La priorité est aux investigations au sein d’émergences démocratiques. La discussion porte sur les associations. L’économie solidaire est une résurgence associationniste. Il n’y a pas d’ilot de pureté associative ; il faut jongler avec les statuts légaux, les normes juridiques. Une association n’est pas automatiquement condamnée si elle reçoit une aide de l’état ; tout dépend comment elle préserve son autonomie, quelle stratégie de résistance elle met en œuvre. Le débat porte sur la définition de la démocratie. La démocratie vivante n’est pas un univers apaisé, les controverses l’emportent sur le consensus. L’histoire n’est pas que domination. Vivre l’autonomie implique de résister à l’imaginaire capitaliste.
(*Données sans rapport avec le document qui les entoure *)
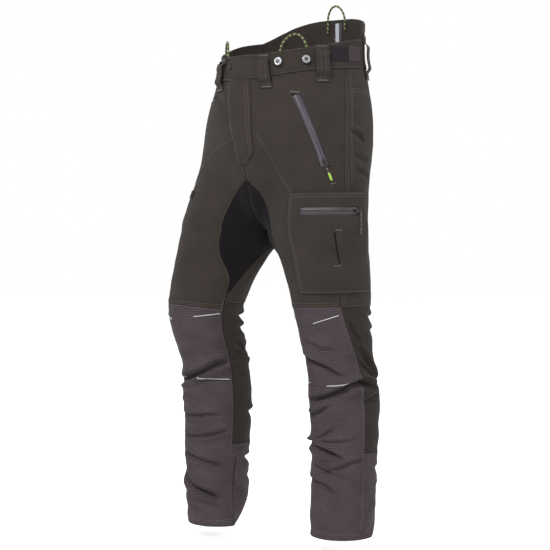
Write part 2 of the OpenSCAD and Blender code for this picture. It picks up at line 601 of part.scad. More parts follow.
cargo_pocket();
cargo_tape();
cargo_slider();
cargo_pull();
cargo_cord();
pen_slot_trim();
rear_tape();
rear_slider();
rear_pull();
thigh_tab();
belt_loops(LEFT);  // belt_loops_left
belt_loops(RIGHT);  // belt_loops_right
belt_loop_back();
button_posts();
brace_button(0);  // brace_button_fl1
brace_button(1);  // brace_button_fl2
brace_button(2);  // brace_button_fr1
brace_button(3);  // brace_button_fr2
brace_button(4);  // brace_button_bl
brace_button(5);  // brace_button_br
waist_snap();
hook_patches();
waist_tab(LEFT);  // waist_tab_left
waist_tab(RIGHT);  // waist_tab_right
cord_loop_left();
cord_loop_right();
cord_loop_back();
back_tape();
knee_piping();
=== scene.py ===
"""Forestry saw-protection trousers: cloth, seams, zips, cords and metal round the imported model."""
import math

import bpy
import numpy as np
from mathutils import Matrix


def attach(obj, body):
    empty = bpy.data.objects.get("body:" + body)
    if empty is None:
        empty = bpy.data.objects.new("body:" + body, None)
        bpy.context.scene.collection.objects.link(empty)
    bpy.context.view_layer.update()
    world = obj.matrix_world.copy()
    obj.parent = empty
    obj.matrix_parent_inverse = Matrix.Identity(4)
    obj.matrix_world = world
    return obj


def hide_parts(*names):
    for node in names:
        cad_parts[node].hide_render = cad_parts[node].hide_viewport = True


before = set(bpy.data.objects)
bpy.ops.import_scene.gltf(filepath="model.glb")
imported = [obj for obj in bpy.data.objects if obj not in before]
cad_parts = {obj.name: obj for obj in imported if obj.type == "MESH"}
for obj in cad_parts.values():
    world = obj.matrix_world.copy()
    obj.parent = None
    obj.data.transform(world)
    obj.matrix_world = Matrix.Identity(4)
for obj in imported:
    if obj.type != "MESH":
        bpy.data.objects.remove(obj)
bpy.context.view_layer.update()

# ---- dimensions, in millimetres; heights are above the front hem --------------
MM = 0.001
LEFT, RIGHT = 1, -1
BOTH = (LEFT, RIGHT)
SIDE_NAME = {LEFT: "left", RIGHT: "right"}
ORIGIN_H, CROTCH_H, HIP_H = 980, 640, 860
HEM_RISE = 75
WAIST_W, WAIST_D, HIP_W, HIP_D = 330, 282, 396, 330
BAND_H, BACK_TOP = 52, 124
HEM_W, KNEE_W, THIGH_W, STANCE, KNEE_FORWARD = 134, 146, 166, 140, 137
KNEE_SEAM_H, SHIN_SEAM_H, GUARD_H, CALF_TOP_H = 487, 318, 180, 486
CLOTH_T = 2
SEAM = 0.2
SEAM_U = SEAM / 900
BAND_OUT, BAND_IN = 1, -2.6
PAD_OUT, PAD_T = -5, 6
BAG_FACES = -9, -7.6
LINING_OUT = -14.2
SLOT_W = 17
LOOP_W, LOOP_GAP = 27, 8
CORD_D, PULL_CORD_D = 4.5, 2.4
CLOTH_STEP = 2.3
ROOT = "trousers"

# ---- camera and cords ----------------------------------------------------------
VIEW_AZIMUTH = math.radians(47)
VIEW_DOWN = math.radians(2.78329)
VIEW_DISTANCE, VIEW_H, VIEW_LEFT = 3200, 700, 38
VIEW_LENS, SENSOR = 96.94, 36


def add_camera():
    data = bpy.data.cameras.new("camera")
    data.lens, data.sensor_width = VIEW_LENS, SENSOR
    data.clip_end = 50
    cam = bpy.data.objects.new("camera", data)
    back = np.array([math.sin(VIEW_AZIMUTH), -math.cos(VIEW_AZIMUTH), 0])
    right = np.array([math.cos(VIEW_AZIMUTH), math.sin(VIEW_AZIMUTH), 0])
    place = back * VIEW_DISTANCE - right * VIEW_LEFT + np.array([0, 0, VIEW_H - ORIGIN_H])
    cam.location = place * MM
    cam.rotation_euler = (math.pi / 2 - VIEW_DOWN, 0, VIEW_AZIMUTH)
    bpy.context.scene.collection.objects.link(cam)
    bpy.context.scene.camera = cam


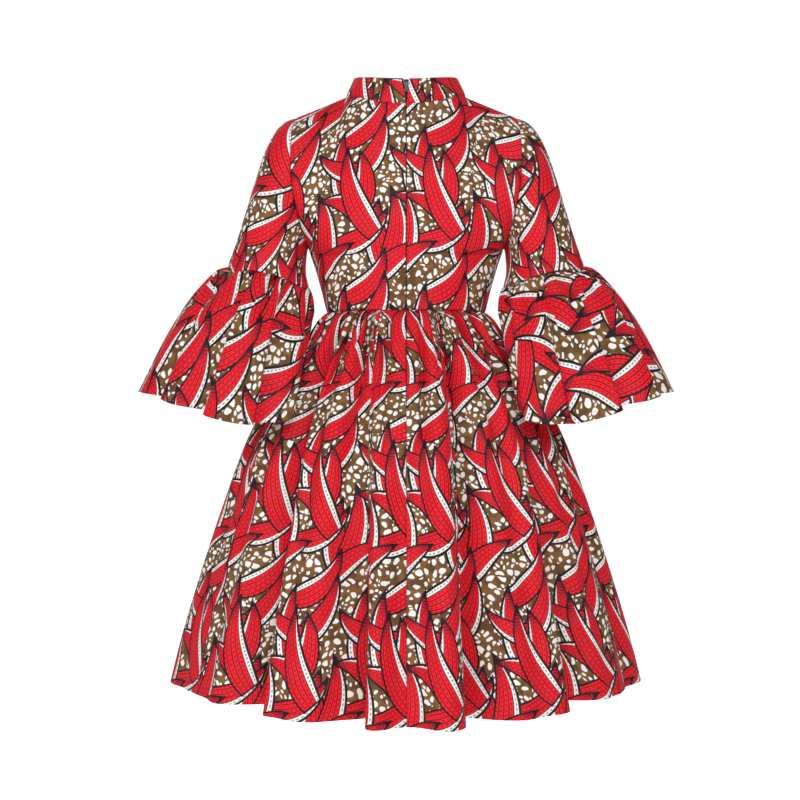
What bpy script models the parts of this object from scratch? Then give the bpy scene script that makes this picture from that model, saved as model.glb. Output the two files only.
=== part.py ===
"""An ankara wax print dress, worn: stand collar, fitted bodice, bell sleeves and a gathered skirt.

Metres, +Z up. The origin is where the wearer holds the dress up, midway between the shoulders
at the base of the neck. -Y is the wearer's back, where the zip is, and -X the wearer's left.
Every piece of cloth is a wall lofted through sections, with seams left as narrow gaps.
"""

import math
from collections import defaultdict, namedtuple

import bmesh
import bpy
import numpy as np
from mathutils import Matrix, Vector

# ---- Driving sizes -------------------------------------------------------------------------

CLOTH = 0.002  # wall of one piece of cloth
COLLAR_CLOTH = 0.0026  # two layers and a stiffener
SEAM_GAP = 0.0003

WAIST_HEIGHT = -0.362
UNDERARM_HEIGHT = -0.270
UNDERARM_HALF_WIDTH = 0.160
NAPE_HEIGHT = -0.021
THROAT_HEIGHT = -0.045
NECK_POINT_HEIGHT = 0.005
TORSO_ROUNDNESS = 2.3  # exponent of the oval: 2 is an ellipse, more is squarer

NECK_HALF_WIDTH = 0.101
NAPE_BEHIND = 0.079
THROAT_AHEAD = 0.064
COLLAR_HEIGHT = 0.040
COLLAR_SIDE_LOSS = 0.010  # the band is this much lower over the shoulders
COLLAR_TOP_WIDTH = 0.87  # top edge's width as a share of the base's
COLLAR_TOP_DEPTH = 0.965
COLLAR_END_GAP = 0.0012  # between the two ends of the band, at the zip

BUST_OUT = 0.018
BUST_APART = 0.150
BUST_HEIGHT = -0.232
BUST_SPREAD = 0.055

SKIRT_HEM_BEHIND = 0.300
SKIRT_HEM_DIP = 0.027  # the hem hangs this much lower at the back and front than at the sides
SKIRT_GATHERS = 28
SKIRT_FLAT_AT_ZIP = 0.017  # cloth each side of the back seam that the zip holds flat
RUFFLE_GATHERS = 12
RUFFLE_OFF_SKIRT = 0.013

ZIP_END_HEIGHT = -0.520

SLIDER_SIZE = (0.0080, 0.0024, 0.0100)  # x, y and z
SLIDER_BELOW_TOP = 0.0035  # band's top edge down to the pin
EAR_THICK = 0.0011
EAR_RADIUS = 0.0016
PIN_RADIUS = 0.0006
PIN_OFF_SLIDER = 0.0022
TAB_HOLE_RADIUS = 0.00095
TAB_BARREL_RADIUS = 0.0016
TAB_BARREL_WIDTH = 0.0030
TAB_SIDE_CLEARANCE = 0.0003
TAB_SIZE = (0.0058, 0.0012, 0.0170)
TAB_EYE_RADIUS = 0.0011

# ---- Sections and folds: one row each --------------------------------------------------------

Torso = namedtuple("Torso", "height half_width back front")
TORSO = [
    Torso(-0.362, 0.1340, 0.088, 0.096),
    Torso(-0.323, 0.1437, 0.094, 0.106),
    Torso(-0.289, 0.1535, 0.100, 0.116),
    Torso(UNDERARM_HEIGHT, UNDERARM_HALF_WIDTH, 0.103, 0.119),
    Torso(-0.180, 0.1800, 0.109, 0.112),
    Torso(-0.110, 0.1900, 0.105, 0.094),
    Torso(-0.060, 0.1900, 0.095, 0.074),
    Torso(-0.021, 0.1900, 0.079, 0.060),
]

# A sleeve's sections, from the armhole to its hem. "outer" is the side away from the body.
Sleeve = namedtuple("Sleeve", "outer_x outer_z inner_x inner_z half_depth bow behind")
SLEEVE = [
    Sleeve(0.187, -0.032, UNDERARM_HALF_WIDTH, UNDERARM_HEIGHT, 0.069, 0.014, 0.000),
    Sleeve(0.205, -0.040, 0.1675, -0.2715, 0.070, 0.013, 0.001),
    Sleeve(0.222, -0.058, 0.1715, -0.278, 0.069, 0.010, 0.003),
    Sleeve(0.240, -0.096, 0.1725, -0.286, 0.066, 0.007, 0.008),
    Sleeve(0.255, -0.143, 0.1720, -0.293, 0.062, 0.004, 0.014),
    Sleeve(0.270, -0.196, 0.1700, -0.301, 0.058, 0.002, 0.021),
    Sleeve(0.284, -0.243, 0.1670, -0.310, 0.054, 0.000, 0.028),
    Sleeve(0.298, -0.284, 0.1630, -0.3185, 0.052, 0.000, 0.035),
]
SLEEVE_END = SLEEVE[-1]

# A bell ruffle's sections, from its gathered seam to its hem. It hangs "drop" lower at its back.
Ruffle = namedtuple("Ruffle", "outer_x outer_z inner_x inner_z half_depth behind drop")
RUFFLE = [
    Ruffle(*SLEEVE_END[:5], SLEEVE_END.behind, 0.000),
    Ruffle(0.316, -0.2920, 0.158, -0.330, 0.061, 0.040, 0.001),
    Ruffle(0.338, -0.3150, 0.154, -0.349, 0.069, 0.048, 0.005),
    Ruffle(0.362, -0.3480, 0.151, -0.384, 0.080, 0.064, 0.014),
    Ruffle(0.396, -0.4090, 0.150, -0.442, 0.094, 0.084, 0.026),
    Ruffle(0.436, -0.4965, 0.152, -0.518, 0.108, 0.105, 0.038),
]

Skirt = namedtuple("Skirt", "height half_width gather")
SKIRT = [
    Skirt(-0.362, 0.1345, 0.0022),
    Skirt(-0.372, 0.1475, 0.0065),
    Skirt(-0.390, 0.1610, 0.0105),
    Skirt(-0.425, 0.1850, 0.0120),
    Skirt(-0.480, 0.2190, 0.0100),
    Skirt(-0.561, 0.2630, 0.0075),
    Skirt(-0.680, 0.3090, 0.0055),
    Skirt(-0.800, 0.3490, 0.0045),
    Skirt(-0.910, 0.3820, 0.0040),
    Skirt(-0.977, 0.3990, 0.0035),
]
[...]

Les deux théories critiques à l’épreuve de l’économie solidaire

Avec la diversité des problématiques des Suds, du Sud global, l’économie solidaire est proposée comme une voie de renouvellement. La théorie critique classique ne l’ignore pas, mais elle est née de la réalité occidentale et elle n’approfondit pas les amorces d’alternatives. La diversification du monde facilite la prise en compte du débordement des institutions. Les recherches critiques sont lancées par les approches marxistes au 19èmè siècle. La dénonciation de l’aliénation et l’analyse de la domination marque le 20ème siècle qui met en avant la misère du monde interrompue par de courts moments révolutionnaires comme la Commune et Mai 1968. Sans abandonner la critique de la reproduction, accentuée par l’ampleur des inégalités et les risques des dérèglements climatiques, et sans tomber dans l’idéalisation de l’affranchissement total des tutelles et des dépendances, il est proposé de mettre en avant la référence à l’émancipation. Ce n’est pas le chemin vers l’homme nouveau, mais elle n’est pas impossible ou inaccessible. Au-delà des obstacles, il faut tenter de la concrétiser.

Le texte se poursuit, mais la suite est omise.